Records with modeling code
## START

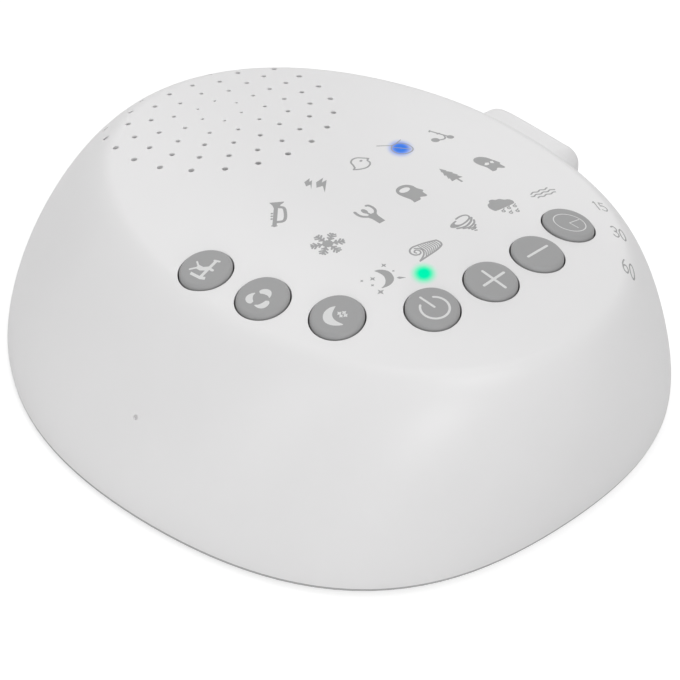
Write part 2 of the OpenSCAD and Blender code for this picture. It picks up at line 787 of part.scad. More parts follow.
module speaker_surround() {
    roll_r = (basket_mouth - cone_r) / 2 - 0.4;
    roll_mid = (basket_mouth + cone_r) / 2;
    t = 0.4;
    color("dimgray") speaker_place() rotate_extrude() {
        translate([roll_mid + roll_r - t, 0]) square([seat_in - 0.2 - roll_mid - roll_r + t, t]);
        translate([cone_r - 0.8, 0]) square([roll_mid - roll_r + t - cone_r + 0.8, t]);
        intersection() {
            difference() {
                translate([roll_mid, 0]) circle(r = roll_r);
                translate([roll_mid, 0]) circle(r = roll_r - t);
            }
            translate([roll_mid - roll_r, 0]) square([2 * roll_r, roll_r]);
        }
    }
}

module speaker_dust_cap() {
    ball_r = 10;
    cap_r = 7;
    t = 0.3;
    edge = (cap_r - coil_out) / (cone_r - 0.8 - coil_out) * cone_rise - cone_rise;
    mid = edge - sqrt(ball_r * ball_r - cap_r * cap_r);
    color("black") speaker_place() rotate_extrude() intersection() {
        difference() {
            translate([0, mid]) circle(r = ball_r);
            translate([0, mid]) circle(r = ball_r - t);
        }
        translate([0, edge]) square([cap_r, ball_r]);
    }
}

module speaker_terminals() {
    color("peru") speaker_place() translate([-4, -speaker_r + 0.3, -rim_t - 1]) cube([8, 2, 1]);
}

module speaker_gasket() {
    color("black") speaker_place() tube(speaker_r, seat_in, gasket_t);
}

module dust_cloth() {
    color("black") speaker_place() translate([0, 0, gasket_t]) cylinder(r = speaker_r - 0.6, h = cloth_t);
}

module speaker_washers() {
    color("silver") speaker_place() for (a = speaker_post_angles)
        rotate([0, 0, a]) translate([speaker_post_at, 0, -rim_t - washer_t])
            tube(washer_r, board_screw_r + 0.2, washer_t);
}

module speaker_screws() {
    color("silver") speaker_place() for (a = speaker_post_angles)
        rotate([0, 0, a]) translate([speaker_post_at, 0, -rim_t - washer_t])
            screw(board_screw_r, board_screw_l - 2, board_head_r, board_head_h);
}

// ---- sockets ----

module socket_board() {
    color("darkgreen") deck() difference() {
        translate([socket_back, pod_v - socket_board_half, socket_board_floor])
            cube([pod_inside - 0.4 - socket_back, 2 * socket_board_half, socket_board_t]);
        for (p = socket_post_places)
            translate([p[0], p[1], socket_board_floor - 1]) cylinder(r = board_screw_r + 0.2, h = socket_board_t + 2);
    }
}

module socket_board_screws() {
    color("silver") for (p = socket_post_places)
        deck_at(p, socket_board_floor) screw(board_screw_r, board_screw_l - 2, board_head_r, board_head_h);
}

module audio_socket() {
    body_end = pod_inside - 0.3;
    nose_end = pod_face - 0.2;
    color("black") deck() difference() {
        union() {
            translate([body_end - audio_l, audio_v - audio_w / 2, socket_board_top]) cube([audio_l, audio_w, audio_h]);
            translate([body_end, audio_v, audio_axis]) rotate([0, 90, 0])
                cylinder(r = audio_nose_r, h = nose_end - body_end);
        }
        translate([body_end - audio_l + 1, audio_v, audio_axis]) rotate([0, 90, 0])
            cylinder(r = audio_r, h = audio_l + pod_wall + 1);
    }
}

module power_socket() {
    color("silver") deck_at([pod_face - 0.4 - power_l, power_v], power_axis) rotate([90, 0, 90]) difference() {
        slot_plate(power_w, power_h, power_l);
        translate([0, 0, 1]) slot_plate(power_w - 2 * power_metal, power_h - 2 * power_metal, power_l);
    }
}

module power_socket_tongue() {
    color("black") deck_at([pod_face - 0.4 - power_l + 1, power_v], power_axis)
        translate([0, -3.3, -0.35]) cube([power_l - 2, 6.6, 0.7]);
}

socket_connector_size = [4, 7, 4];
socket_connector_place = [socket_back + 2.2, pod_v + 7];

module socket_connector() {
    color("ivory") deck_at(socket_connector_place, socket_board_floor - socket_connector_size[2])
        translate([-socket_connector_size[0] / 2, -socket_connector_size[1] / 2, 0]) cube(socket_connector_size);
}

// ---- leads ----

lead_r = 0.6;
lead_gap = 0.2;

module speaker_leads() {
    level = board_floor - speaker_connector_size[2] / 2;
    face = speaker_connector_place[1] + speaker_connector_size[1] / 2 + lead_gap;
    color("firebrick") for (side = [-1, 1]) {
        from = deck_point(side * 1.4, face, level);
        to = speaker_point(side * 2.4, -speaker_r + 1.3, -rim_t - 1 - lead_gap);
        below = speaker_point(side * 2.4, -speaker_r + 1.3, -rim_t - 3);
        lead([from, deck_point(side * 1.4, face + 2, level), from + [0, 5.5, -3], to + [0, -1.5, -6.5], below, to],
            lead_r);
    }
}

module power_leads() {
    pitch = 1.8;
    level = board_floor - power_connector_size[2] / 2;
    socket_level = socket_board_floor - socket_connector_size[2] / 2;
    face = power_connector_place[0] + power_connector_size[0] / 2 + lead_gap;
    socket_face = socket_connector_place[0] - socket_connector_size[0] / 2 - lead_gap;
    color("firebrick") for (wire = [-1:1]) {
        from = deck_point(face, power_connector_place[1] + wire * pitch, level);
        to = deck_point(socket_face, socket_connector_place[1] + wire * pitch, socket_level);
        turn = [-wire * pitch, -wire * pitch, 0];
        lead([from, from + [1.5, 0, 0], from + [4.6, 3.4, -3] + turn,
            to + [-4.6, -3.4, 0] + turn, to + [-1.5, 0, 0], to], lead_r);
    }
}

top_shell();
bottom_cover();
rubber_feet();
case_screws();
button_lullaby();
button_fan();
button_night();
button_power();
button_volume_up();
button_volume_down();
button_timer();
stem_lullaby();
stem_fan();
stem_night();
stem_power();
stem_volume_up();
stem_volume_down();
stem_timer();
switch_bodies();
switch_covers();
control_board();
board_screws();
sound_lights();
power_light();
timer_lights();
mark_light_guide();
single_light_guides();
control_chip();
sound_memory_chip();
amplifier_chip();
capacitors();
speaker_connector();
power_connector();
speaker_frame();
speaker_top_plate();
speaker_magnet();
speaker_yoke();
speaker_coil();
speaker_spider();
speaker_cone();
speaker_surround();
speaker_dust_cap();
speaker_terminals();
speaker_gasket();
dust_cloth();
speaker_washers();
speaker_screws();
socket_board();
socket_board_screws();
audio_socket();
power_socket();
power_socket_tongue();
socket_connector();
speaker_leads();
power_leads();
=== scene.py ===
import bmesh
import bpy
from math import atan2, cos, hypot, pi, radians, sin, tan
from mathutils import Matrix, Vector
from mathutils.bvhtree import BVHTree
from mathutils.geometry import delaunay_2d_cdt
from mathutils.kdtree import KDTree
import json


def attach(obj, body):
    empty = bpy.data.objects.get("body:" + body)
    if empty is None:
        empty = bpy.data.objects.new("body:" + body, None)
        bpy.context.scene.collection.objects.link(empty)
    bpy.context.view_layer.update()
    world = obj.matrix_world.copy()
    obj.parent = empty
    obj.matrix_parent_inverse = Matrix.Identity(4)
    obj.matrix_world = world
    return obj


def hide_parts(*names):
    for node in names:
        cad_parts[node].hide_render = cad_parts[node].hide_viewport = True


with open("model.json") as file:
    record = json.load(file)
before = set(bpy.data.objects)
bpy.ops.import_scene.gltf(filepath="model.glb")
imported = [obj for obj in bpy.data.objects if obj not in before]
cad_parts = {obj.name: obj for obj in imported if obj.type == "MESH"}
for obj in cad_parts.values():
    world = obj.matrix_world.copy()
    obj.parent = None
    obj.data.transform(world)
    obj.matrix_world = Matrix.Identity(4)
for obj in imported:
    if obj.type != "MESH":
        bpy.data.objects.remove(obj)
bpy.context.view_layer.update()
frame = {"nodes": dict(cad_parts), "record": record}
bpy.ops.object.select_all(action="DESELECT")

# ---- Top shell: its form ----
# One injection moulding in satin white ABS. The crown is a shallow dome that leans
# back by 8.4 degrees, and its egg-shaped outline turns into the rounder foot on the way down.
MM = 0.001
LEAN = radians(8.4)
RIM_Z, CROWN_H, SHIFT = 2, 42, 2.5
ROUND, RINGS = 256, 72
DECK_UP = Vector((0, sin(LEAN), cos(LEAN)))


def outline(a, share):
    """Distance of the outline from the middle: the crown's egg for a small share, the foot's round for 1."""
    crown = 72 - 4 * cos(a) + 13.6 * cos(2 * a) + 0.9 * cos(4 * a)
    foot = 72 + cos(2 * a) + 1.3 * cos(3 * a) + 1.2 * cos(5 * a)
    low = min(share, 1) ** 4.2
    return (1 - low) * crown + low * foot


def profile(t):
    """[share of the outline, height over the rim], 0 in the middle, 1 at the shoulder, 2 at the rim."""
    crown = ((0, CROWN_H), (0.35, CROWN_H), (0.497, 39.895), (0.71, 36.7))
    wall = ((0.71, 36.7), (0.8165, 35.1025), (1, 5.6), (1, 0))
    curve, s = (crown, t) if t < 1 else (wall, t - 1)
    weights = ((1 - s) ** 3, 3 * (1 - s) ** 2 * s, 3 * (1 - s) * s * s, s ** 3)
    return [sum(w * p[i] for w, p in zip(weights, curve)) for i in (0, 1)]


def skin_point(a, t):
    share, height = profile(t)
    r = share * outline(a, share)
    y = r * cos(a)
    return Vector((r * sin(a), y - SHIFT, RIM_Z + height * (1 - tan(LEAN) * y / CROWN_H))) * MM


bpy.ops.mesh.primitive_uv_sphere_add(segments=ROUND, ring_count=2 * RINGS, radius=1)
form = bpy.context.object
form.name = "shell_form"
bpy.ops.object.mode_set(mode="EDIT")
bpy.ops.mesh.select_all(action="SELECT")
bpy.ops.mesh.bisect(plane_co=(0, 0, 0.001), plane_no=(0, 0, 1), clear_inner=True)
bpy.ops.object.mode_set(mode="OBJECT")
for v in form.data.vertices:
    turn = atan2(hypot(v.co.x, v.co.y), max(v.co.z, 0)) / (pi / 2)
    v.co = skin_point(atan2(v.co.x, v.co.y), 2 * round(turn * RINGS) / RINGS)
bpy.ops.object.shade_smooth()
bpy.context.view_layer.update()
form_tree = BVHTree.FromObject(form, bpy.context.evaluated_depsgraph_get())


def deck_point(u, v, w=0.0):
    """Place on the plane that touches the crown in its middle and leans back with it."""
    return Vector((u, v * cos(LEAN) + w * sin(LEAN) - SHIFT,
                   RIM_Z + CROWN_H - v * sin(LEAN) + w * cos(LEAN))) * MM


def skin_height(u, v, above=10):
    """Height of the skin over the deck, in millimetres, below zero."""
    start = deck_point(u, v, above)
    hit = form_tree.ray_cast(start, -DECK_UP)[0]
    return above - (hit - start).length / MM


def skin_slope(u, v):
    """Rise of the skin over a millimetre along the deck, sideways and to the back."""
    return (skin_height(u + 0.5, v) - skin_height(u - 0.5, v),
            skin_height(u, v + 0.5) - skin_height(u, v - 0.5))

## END
## START

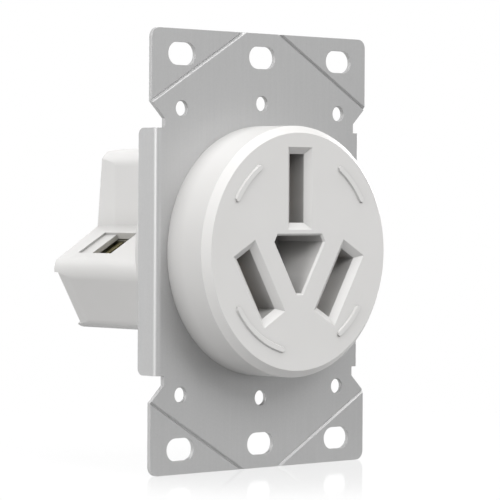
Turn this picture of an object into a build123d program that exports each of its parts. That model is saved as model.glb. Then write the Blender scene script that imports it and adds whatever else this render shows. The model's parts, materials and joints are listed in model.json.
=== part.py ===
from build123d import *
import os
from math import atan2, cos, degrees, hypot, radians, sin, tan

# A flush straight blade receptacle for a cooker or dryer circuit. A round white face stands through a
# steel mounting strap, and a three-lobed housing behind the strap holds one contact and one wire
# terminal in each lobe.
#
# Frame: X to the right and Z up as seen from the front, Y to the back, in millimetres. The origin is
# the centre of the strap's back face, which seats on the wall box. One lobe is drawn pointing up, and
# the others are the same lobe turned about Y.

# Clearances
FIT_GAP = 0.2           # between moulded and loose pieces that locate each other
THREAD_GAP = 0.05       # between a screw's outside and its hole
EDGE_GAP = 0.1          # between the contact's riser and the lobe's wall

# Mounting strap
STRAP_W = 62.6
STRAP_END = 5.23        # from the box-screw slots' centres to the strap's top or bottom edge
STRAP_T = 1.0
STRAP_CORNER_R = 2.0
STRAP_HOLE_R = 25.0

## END

> **What needs to be done**
Gather and return every line that holds the string "else".

> **Exercise response**
    curve, s = (crown, t) if t < 1 else (wall, t - 1)
Turn this picture of an object into a build123d program that exports each of its parts. That model is saved as model.glb. Then write the Blender scene script that imports it and adds whatever else this render shows. The model's parts, materials and joints are listed in model.json.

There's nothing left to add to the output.